His argument is essentially that we've replaced the Biblical Gospel with instead a Plan of Salvation, and while the Gospel will indeed lead to salvation, it is far bigger than just that. McKnight defines the Gospel this way, "It is the Story of Israel that comes to completion in the saving Story of Jesus, who is Messiah of Israel, Lord over all, and the Davidic Savior."

For the past few years, I have tried to understand how the methodology of the church has created a culture of consumerism and shallowness. What Scot does with this book is develops theologically how we have gotten to that place - simply by replacing the Gospel with the Plan of Salvation.

This is the first theological book in a long time that I've had a hard time putting down. I found myself reading passages out loud to Allison regularly, scribbling notes and at times just wanting to shout, "yes" as I was reading it. I'd be willing to say that anyone who teaches or preaches the Bible regularly needs to read it. It's that important.

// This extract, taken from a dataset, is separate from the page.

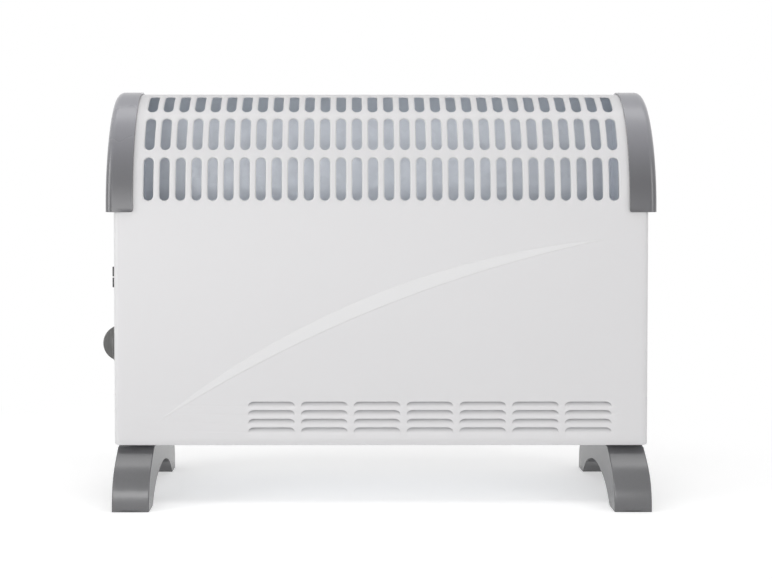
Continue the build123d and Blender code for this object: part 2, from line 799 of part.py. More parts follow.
def heating_rod(z):
    """Sheathed rod through the element, with a connection pin at each end."""
    start = left_baffle_x - bush_flange - rod_overhang
    end = right_baffle_x + sheet + bush_flange + rod_overhang
    sheath = rod_x(start, end, element_y, z, rod_radius)
    pins = rod_x(start - rod_pin_length, end + rod_pin_length, element_y, z, rod_pin_radius)
    return sheath + pins


def element_bushes():
    """Ceramic bushes that carry the rods in the two baffles."""
    bushes = []
    for z in rod_heights():
        for x, outward in ((left_baffle_x, -1), (right_baffle_x + sheet, 1)):
            flange = rod_x(x, x + outward * bush_flange, element_y, z, bush_flange_radius)
            shank = rod_x(x, x - outward * 4 * sheet, element_y, z, bush_shank_radius)
            bore = rod_x(x - outward * 8, x + outward * 8, element_y, z, rod_radius + rod_clearance)
            bushes.append(flange + shank - bore)
    return group(bushes)


def rod_link():
    """Strip that joins the two rods' pins at the right end."""
    seat = right_baffle_x + sheet + bush_flange + rod_overhang
    rise = rod_spacing / 2 + 2 * rod_pin_radius
    strip = block(seat, seat + sheet, element_y - 3, element_y + 3, element_z - rise, element_z + rise)
    holes = [rod_x(seat - 1, seat + 2, element_y, z, rod_pin_radius + spindle_clearance) for z in rod_heights()]
    return strip - holes


def wire(radii, *points):
    """One insulated lead: straight runs joined by arcs."""
    path = FilletPolyline(*points, radius=radii)
    return sweep(Plane(path @ 0, z_dir=path % 0) * Circle(wire_radius), path=path)


def internal_wires():
    """Leads between the supply block, switch, thermostat, cut-out and rods."""
    lower = rocker_centres()[1]
    high_rod, low_rod = rod_heights()
    way_x = left_baffle_x - terminal_block_depth + 5
    way_z = terminal_block_z + terminal_block_height / 2 - 4
    tab_x = panel_face_x + switch_depth + terminal_length
    pin_x = left_baffle_x - bush_flange - rod_overhang - rod_pin_length
    cutout_x = left_baffle_x - terminal_length
    stat_x = panel_face_x + panel_wall + 6 + terminal_thickness / 2
    stat_z = thermostat_z - thermostat_height / 2 - terminal_length
    drop_x = tab_x - 3.4
    drop_y = element_y - 3.5
    turn_x = cutout_x - 11
    turn_y = element_y - 8
    live = wire((8,), (way_x, -6, way_z), (way_x, -6, lower), (tab_x, -6, lower))
    neutral = wire((6, 5), (way_x, 6, way_z), (way_x, 6, low_rod - 16), (pin_x - 8, element_y, low_rod),
                   (pin_x, element_y, low_rod))
    switched = wire((5, 6, 6), (stat_x, -4.5, stat_z), (stat_x, -4.5, stat_z - 12), (drop_x, drop_y, stat_z - 12),
                    (drop_x, drop_y, cutout_z), (cutout_x, drop_y, cutout_z))
    heating = wire((3, 6, 4, 3), (cutout_x, element_y + 3.5, cutout_z), (cutout_x - 6, element_y + 3.5, cutout_z),
                   (turn_x, turn_y, cutout_z - 18), (turn_x, turn_y, high_rod + 8), (turn_x, element_y, high_rod),
                   (pin_x, element_y, high_rod))
    return group([live, neutral, switched, heating])


def cutout_screw_heights():
    """Heights of the two cut-out screws."""
    return [cutout_z - cutout_ear_spacing / 2, cutout_z + cutout_ear_spacing / 2]


def thermal_cutout():
    """Disc cut-out on the hot side of the left baffle, its tabs through to the wiring side."""
    face = left_baffle_x + sheet
    disc = rod_x(face + 0.8, face + cutout_height, element_y, cutout_z, cutout_radius)
    rise = cutout_ear_spacing / 2 + screw_head_radius
    ears = block(face, face + 0.8, element_y - 5, element_y + 5, cutout_z - rise, cutout_z + rise)
    holes = [rod_x(face - 1, face + 2, element_y, z, screw_radius) for z in cutout_screw_heights()]
    tabs = [block(left_baffle_x - terminal_length, face + 1, element_y + y - 0.4, element_y + y + 0.4,
                  cutout_z - 2.5, cutout_z + 2.5) for y in (-3.5, 3.5)]
    return disc + ears + tabs - holes


def cutout_screws():
    """Two screws through the cut-out's ears into the baffle."""
    seat = left_baffle_x + sheet + 0.8
    screws = [Pos(seat, element_y, z) * Rot(0, -90, 0) * screw(screw_length / 2) for z in cutout_screw_heights()]
    return group(screws)


def supply_screw_places():
    """Positions across the baffle of the terminal block's two screws."""
    return [-terminal_block_length / 2 + 5, terminal_block_length / 2 - 5]


def terminal_block():
    """Three-way block for the supply cable, on the wiring side of the left baffle."""
    high = left_baffle_x
    low = high - terminal_block_depth
    half = terminal_block_length / 2
    rise = terminal_block_height / 2
    body = block(low, high, -half, half, terminal_block_z - rise, terminal_block_z + rise)
    ways = [rod_z(terminal_block_z - rise - 1, terminal_block_z + rise + 1, low + 5, y, 1.8) for y in (-6, 0, 6)]
    holes = [rod_x(low - 1, high + 1, y, terminal_block_z, screw_radius) for y in supply_screw_places()]
    return body - ways - holes


def terminal_block_screws():
    """Two screws that hold the terminal block to the baffle."""
    seat = left_baffle_x - terminal_block_depth
    length = terminal_block_depth + 4
    return group([Pos(seat, y, terminal_block_z) * Rot(0, 90, 0) * screw(length) for y in supply_screw_places()])


def cable_gland():
    """Cable inlet bush in the rear panel: flange outside, threaded shank inside."""
    flange = rod_y(half_depth, half_depth + gland_flange, cable_x, cable_z, gland_flange_radius)
    flange = fillet(flange.edges().sort_by(Axis.Y)[-1:], 1.2)
    inner_end = half_depth - sheet - gland_nut_thickness - 3
    shank = rod_y(inner_end, half_depth, cable_x, cable_z, gland_shank_radius)
    bore = rod_y(inner_end - 1, half_depth + gland_flange + 1, cable_x, cable_z, cable_radius)
    return flange + shank - bore


def gland_nut():
    """Hexagon nut that clamps the cable inlet to the rear panel."""
    front = half_depth - sheet - gland_nut_thickness
    hexagon = Plane.XZ * RegularPolygon(gland_flange_radius, 6)
    nut = Pos(cable_x, front + gland_nut_thickness, cable_z) * extrude(hexagon, gland_nut_thickness)
    hole = rod_y(front - 1, half_depth, cable_x, cable_z, gland_shank_radius + fit_gap / 2)
    return nut - hole


def mirrored(piece):
    """The same piece on the other end of the heater."""
    return piece.mirror(Plane.YZ)


def save(name, piece):
    """Writes one node, moved so that the whole heater is centred on X = 0."""
    placed = Pos(export_shift, 0, 0) * piece
    solids = placed.solids()
    shape = solids[0] if len(solids) == 1 else Compound(children=list(solids))
    shape.label = name
    export_step(shape, os.path.join("parts", name + ".step"))


def build_all():
    """Every node of the heater."""
    cap = end_cap()
    leg = foot()
    upper, lower = rocker_centres()
    high_rod, low_rod = rod_heights()
    return {
        "front_panel": front_panel(),
        "rear_panel": rear_panel(),
        "base_plate": base_plate(),
        "side_seam_strips": side_seam_strips(),
        "top_seam_strip": top_seam_strip(),
        "left_end_cap": mirrored(cap),
        "right_end_cap": cap,
        "cap_screws": cap_screws(),
        "left_foot": mirrored(leg),
        "right_foot": leg,
        "foot_screws": foot_screws(),
        "lip_screws": lip_screws(),
        "control_panel": control_panel(),
        "control_panel_screws": control_panel_screws(),
        "switch_housing": switch_housing(),
        "rocker_pin": rocker_pin(),
        "upper_rocker": rocker(upper),
        "lower_rocker": rocker(lower),
        "switch_terminals": switch_terminals(),
        "thermostat_knob": thermostat_knob(),
        "thermostat_spindle": thermostat_spindle(),
        "thermostat_body": thermostat_body(),
        "thermostat_blade": thermostat_blade(),
        "thermostat_terminals": thermostat_terminals(),
        "thermostat_screws": thermostat_screws(),
        "left_end_baffle": left_end_baffle(),
        "right_end_baffle": right_end_baffle(),
        "inner_reflector": inner_reflector(),
        "element_fins": element_fins(),
        "upper_heating_rod": heating_rod(high_rod),
        "lower_heating_rod": heating_rod(low_rod),
        "rod_link": rod_link(),
        "element_bushes": element_bushes(),
        "internal_wires": internal_wires(),
        "thermal_cutout": thermal_cutout(),
        "cutout_screws": cutout_screws(),
        "terminal_block": terminal_block(),
        "terminal_block_screws": terminal_block_screws(),
        "cable_gland": cable_gland(),
        "gland_nut": gland_nut(),
    }


os.makedirs("parts", exist_ok=True)
for node_name, node_shape in build_all().items():
    save(node_name, node_shape)
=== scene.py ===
import bpy
import math
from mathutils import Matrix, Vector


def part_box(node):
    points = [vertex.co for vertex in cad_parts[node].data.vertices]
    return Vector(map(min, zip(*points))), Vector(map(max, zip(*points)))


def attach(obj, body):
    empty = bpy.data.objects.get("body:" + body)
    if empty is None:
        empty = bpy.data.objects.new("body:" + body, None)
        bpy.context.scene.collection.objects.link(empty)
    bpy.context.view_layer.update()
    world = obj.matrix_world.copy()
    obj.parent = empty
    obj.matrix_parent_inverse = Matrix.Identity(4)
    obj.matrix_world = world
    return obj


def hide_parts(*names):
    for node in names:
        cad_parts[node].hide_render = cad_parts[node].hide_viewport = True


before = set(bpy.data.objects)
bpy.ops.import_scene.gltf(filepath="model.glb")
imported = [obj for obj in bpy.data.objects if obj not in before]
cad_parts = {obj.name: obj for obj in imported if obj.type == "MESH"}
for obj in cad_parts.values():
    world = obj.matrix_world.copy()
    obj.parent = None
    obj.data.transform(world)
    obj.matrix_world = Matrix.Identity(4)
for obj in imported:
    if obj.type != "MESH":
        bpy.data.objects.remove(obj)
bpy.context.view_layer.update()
bpy.ops.object.select_all(action="DESELECT")

# Viewpoint. The heater is seen from in front, a little above its crown and left of its
# middle, through a shifted lens, so the view is nearly level and upright edges stay upright.
view_left, view_distance, view_height = 0.0337, 1.1431, 0.3173
view_dip, view_turn = 1.202, -0.077
plate_low, plate_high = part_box("base_plate")
casing_middle = (plate_low[0] + plate_high[0]) / 2
camera_data = bpy.data.cameras.new("viewpoint")
camera_data.lens = 53.185
camera_data.sensor_width = 36.0
camera_data.shift_x = 0.05
camera_data.shift_y = -0.12
camera = bpy.data.objects.new("viewpoint", camera_data)
camera.location = (casing_middle - view_left, -view_distance, view_height)
camera.rotation_euler = (math.radians(90 - view_dip), 0, math.radians(view_turn))
bpy.context.scene.collection.objects.link(camera)
bpy.context.scene.camera = camera
bpy.context.scene.view_settings.view_transform = "Standard"

# Front and rear panels. Two stampings of 1 mm sheet, powder coated white: folded ends, a
# curved hood with rows of slots whose rims are drawn inwards, and louvres pressed in near
# the foot. They meet at the middle of each end and at the crown.
gauge = 0.001
half_length = 0.2556
half_depth = 0.059
springing = 0.285
crown_rise = 0.1106
crown_angles = (83, 86, 90)
steepest_rise = 0.98
foot_height = 0.057
fold_radius = 0.007
fold_start = half_length - fold_radius
fold_angles = (11, 22, 34, 45, 56, 68, 79, 90)
margin_line = 0.240
hem = 0.0015
hem_middle = 0.00044
lip = 0.013
seam = -0.00005
sheet_weld = 0.00003
smooth_fold = 35

# Slots: height of each row's foot and head, and the steps up its sides
slot_rows = [(0.2910, 0.3320, 6), (0.3395, 0.3703, 4), (0.3769, 0.3936, 3)]
row_edges = [springing, 0.33575, 0.3736, 0.39435]
slot_columns = 30
slot_pitch = 0.0153
slot_radius = 0.0046
rim_radius = 0.0015
rim_angles = (0, 0.52, 1.05, 1.571)
rim_lap = 0.0002
across_steps = 6
corner_steps = 3
bend_steps = across_steps + 2 * corner_steps

# Louvres: their lips' heights, and the steps in from their ends and down from their lips
louvre_lips = [0.0744, 0.0827, 0.0910, 0.0991]
louvre_band = (0.0635, 0.1046)
louvre_groups = 7
louvre_first = -0.1047
louvre_pitch = 0.0504
louvre_width = 0.0447
louvre_height = 0.0055
louvre_depth = 0.0042
louvre_turn = 0.0060
louvre_end_steps = [0, 0.0004, 0.0011, 0.0021, 0.0033, 0.0045, louvre_turn]
louvre_rise_steps = (1.0, 0.75, 0.5, 0.28, 0.12, 0.0)
louvre_droop = 0.75
louvre_swell = 1.5
tolerance = 1e-6

# Openings in the end faces: foot, head, and reach from the seam
grip_opening = (0.2974, 0.3306, 0.0476)
control_opening = (0.122, 0.238, 0.017)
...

Here's a few of the quotes I underlined:

"Most of evangelism today is obsessed with getting someone to make a decision; the apostles, however, were obsessed with making disciples"

"...the gospel itself, strictly speaking, is the narrative proclamation of King Jesus"

"...in those early apostolic sermons, we see the whole life of Jesus. In fact, if they gave an emphasis to one dimension of the life of Jesus, it was the resurrection.